* _COLLECTED DATA_:

# # # # # # #

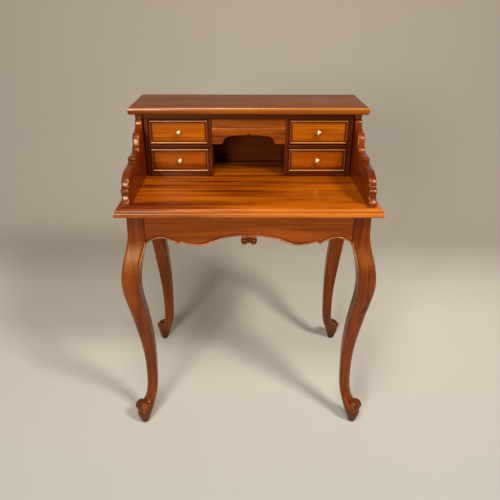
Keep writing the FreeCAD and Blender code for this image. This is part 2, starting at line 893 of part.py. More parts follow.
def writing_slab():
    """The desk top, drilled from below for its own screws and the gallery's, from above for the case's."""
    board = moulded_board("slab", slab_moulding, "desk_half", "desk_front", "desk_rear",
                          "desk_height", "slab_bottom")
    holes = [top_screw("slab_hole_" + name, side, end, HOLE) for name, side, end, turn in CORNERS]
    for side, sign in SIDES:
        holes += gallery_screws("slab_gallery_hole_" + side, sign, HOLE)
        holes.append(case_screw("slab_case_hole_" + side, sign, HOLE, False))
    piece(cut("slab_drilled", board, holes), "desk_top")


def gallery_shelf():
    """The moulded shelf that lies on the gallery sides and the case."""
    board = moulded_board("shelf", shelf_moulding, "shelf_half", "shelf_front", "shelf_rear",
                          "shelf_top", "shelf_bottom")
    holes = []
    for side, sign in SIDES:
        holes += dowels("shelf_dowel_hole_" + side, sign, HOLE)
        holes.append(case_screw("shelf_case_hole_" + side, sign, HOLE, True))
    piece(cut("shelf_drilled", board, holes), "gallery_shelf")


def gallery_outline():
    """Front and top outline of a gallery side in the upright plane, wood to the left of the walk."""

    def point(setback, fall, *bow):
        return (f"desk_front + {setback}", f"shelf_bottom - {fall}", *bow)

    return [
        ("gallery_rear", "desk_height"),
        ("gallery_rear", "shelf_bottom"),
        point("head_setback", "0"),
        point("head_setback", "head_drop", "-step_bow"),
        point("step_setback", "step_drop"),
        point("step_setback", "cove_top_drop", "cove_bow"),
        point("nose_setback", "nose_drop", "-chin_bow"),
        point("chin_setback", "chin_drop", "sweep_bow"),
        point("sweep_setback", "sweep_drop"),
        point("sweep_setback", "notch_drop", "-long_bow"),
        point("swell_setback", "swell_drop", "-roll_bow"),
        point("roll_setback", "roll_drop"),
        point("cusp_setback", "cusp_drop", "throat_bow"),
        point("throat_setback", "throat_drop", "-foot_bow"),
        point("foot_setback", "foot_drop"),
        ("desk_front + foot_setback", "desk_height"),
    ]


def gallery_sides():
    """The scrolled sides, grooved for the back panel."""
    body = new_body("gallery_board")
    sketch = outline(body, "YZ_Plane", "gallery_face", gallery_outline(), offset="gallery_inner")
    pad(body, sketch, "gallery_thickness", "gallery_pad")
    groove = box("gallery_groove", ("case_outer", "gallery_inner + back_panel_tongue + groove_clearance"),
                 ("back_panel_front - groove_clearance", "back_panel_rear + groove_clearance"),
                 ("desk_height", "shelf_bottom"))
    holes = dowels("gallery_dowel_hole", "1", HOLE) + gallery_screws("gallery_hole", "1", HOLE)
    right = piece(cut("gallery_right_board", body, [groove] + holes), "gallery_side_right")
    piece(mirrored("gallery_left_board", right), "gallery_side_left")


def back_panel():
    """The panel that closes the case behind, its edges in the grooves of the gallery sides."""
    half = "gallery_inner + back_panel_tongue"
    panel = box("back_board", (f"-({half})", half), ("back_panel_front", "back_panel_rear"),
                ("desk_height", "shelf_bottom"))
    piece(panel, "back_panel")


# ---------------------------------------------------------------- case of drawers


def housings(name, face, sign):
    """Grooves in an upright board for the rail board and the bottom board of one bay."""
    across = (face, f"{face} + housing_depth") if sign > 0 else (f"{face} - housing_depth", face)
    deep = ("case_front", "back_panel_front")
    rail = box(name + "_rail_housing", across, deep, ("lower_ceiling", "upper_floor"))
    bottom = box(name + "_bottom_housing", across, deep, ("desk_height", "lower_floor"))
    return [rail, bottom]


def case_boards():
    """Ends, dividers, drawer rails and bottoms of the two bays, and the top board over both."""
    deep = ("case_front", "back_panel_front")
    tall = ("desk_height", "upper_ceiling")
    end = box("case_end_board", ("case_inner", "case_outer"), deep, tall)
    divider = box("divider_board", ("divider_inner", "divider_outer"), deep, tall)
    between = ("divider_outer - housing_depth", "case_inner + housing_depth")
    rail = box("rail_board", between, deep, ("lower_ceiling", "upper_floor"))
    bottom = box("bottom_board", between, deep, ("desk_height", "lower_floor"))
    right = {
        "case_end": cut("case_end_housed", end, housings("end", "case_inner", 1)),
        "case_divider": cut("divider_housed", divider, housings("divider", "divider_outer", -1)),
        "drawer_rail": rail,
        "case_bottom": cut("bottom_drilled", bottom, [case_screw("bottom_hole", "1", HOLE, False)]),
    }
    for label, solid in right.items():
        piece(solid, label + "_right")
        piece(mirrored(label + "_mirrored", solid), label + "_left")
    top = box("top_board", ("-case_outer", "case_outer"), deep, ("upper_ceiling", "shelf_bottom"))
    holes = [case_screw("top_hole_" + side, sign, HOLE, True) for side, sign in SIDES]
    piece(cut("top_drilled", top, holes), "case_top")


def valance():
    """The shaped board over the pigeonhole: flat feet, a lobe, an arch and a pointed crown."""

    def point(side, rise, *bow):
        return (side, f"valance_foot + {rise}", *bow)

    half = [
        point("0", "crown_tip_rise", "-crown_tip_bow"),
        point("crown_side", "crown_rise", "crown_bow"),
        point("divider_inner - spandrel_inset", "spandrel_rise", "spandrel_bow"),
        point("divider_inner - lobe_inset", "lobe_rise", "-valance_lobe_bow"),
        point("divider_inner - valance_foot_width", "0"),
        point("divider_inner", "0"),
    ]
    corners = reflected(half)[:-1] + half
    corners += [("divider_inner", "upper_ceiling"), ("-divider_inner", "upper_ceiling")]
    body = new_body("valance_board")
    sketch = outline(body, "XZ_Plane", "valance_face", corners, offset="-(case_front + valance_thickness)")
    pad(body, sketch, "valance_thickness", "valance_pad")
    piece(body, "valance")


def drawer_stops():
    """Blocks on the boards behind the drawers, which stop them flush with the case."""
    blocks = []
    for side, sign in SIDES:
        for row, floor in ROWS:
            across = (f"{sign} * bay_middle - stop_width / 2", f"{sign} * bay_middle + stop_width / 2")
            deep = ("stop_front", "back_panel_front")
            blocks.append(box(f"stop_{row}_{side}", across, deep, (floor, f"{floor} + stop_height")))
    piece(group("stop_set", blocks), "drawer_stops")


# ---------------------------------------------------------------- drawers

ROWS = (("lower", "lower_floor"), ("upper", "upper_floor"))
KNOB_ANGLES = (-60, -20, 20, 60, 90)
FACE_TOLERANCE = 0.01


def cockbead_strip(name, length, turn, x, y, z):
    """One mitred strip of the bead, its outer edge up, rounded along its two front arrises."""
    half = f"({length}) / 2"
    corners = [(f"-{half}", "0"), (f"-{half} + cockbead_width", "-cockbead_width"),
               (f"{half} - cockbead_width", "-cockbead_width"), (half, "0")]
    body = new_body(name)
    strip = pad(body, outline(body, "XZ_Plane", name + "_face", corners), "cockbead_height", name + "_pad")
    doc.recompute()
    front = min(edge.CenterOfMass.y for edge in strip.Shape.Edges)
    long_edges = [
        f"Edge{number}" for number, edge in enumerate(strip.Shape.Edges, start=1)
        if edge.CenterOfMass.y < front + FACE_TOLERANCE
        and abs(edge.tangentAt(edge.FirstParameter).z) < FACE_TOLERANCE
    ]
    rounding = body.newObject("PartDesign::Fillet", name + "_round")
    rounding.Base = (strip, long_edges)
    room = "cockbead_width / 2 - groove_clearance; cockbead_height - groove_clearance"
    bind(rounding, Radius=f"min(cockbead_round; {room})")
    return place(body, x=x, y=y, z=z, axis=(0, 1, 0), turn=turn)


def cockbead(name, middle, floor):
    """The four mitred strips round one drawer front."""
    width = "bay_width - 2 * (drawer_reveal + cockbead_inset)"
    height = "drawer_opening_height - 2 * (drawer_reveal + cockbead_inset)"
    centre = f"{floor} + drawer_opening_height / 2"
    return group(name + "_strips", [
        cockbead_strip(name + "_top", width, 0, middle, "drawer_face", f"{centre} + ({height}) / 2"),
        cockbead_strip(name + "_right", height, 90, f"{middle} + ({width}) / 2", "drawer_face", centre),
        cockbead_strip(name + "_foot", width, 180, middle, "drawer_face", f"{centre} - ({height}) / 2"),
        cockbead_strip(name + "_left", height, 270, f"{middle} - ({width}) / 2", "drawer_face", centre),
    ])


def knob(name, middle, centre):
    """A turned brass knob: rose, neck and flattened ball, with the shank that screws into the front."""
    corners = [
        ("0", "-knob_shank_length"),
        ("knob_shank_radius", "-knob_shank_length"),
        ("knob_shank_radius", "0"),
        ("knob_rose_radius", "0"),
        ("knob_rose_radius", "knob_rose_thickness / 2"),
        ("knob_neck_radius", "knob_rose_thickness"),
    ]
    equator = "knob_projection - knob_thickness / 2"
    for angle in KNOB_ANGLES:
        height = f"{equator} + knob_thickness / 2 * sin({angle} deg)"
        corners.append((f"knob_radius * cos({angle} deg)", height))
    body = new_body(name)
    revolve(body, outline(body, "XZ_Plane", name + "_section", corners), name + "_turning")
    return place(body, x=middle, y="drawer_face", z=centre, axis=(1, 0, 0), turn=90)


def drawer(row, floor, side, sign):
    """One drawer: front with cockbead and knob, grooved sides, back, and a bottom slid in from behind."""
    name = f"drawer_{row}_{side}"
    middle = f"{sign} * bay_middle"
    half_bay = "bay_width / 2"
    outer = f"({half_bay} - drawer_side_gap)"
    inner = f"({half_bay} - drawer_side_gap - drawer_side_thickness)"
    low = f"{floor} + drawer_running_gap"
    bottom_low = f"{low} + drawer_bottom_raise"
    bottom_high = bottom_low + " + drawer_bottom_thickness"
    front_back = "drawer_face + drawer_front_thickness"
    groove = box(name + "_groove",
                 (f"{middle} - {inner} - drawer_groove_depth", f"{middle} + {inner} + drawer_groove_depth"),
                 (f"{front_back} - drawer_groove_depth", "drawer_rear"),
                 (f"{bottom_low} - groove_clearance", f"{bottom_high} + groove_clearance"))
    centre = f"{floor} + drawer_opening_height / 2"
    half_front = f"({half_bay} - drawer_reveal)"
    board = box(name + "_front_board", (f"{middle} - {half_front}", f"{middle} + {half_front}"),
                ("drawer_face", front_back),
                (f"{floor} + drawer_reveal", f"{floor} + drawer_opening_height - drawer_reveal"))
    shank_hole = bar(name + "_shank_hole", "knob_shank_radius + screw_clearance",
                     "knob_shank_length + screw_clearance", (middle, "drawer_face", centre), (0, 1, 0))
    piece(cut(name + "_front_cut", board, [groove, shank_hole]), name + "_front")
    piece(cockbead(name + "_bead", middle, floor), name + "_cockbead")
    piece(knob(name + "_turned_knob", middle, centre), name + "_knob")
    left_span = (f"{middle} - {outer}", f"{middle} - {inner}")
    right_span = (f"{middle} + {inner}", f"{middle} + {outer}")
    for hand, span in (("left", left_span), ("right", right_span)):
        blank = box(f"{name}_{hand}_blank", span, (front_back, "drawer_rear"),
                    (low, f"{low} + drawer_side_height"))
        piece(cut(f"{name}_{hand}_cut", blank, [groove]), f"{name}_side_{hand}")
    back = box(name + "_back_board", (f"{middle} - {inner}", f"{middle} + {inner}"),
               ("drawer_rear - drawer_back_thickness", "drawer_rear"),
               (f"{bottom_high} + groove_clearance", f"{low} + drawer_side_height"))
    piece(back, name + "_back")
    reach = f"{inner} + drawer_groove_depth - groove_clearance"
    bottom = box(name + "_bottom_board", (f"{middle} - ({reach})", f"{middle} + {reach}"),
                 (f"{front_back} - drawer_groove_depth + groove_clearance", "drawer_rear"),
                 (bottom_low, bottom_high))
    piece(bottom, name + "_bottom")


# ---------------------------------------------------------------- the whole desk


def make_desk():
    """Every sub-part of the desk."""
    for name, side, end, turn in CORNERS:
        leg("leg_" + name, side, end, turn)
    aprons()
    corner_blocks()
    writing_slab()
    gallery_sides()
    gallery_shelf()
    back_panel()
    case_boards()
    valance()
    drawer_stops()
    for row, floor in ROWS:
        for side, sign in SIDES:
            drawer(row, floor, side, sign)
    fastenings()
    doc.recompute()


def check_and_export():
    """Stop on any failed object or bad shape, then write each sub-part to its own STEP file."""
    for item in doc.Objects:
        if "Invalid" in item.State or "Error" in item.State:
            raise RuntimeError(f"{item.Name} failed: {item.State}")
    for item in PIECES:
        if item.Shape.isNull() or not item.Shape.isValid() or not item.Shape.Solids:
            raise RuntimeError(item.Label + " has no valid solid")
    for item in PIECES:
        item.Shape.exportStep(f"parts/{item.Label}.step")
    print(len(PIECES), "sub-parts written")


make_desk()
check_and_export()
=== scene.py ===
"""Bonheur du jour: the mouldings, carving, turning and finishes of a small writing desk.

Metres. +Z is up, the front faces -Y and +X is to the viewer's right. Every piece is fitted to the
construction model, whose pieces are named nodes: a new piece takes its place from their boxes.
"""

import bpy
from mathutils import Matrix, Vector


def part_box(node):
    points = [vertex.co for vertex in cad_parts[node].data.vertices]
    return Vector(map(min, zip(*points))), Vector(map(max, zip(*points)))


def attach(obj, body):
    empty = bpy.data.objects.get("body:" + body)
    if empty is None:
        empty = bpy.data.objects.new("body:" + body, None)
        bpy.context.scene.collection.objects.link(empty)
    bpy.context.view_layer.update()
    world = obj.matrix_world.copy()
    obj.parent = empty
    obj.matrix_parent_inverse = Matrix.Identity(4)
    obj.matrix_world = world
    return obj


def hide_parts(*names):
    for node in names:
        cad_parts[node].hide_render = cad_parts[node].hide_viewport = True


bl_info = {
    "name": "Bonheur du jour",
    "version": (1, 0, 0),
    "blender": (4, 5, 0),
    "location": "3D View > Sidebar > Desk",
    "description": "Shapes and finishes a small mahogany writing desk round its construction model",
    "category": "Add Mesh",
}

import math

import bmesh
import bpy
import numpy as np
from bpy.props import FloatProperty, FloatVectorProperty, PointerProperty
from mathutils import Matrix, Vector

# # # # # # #

* _WHAT THE TASK ASKS_:
Starting with the line with "obj.matrix_world = world" and ending with the line with "import math", extract every line exactly and nothing outside that span.

* _TASK OUTPUT_:
    obj.matrix_world = world
    return obj


def hide_parts(*names):
    for node in names:
        cad_parts[node].hide_render = cad_parts[node].hide_viewport = True


bl_info = {
    "name": "Bonheur du jour",
    "version": (1, 0, 0),
    "blender": (4, 5, 0),
    "location": "3D View > Sidebar > Desk",
    "description": "Shapes and finishes a small mahogany writing desk round its construction model",
    "category": "Add Mesh",
}

import math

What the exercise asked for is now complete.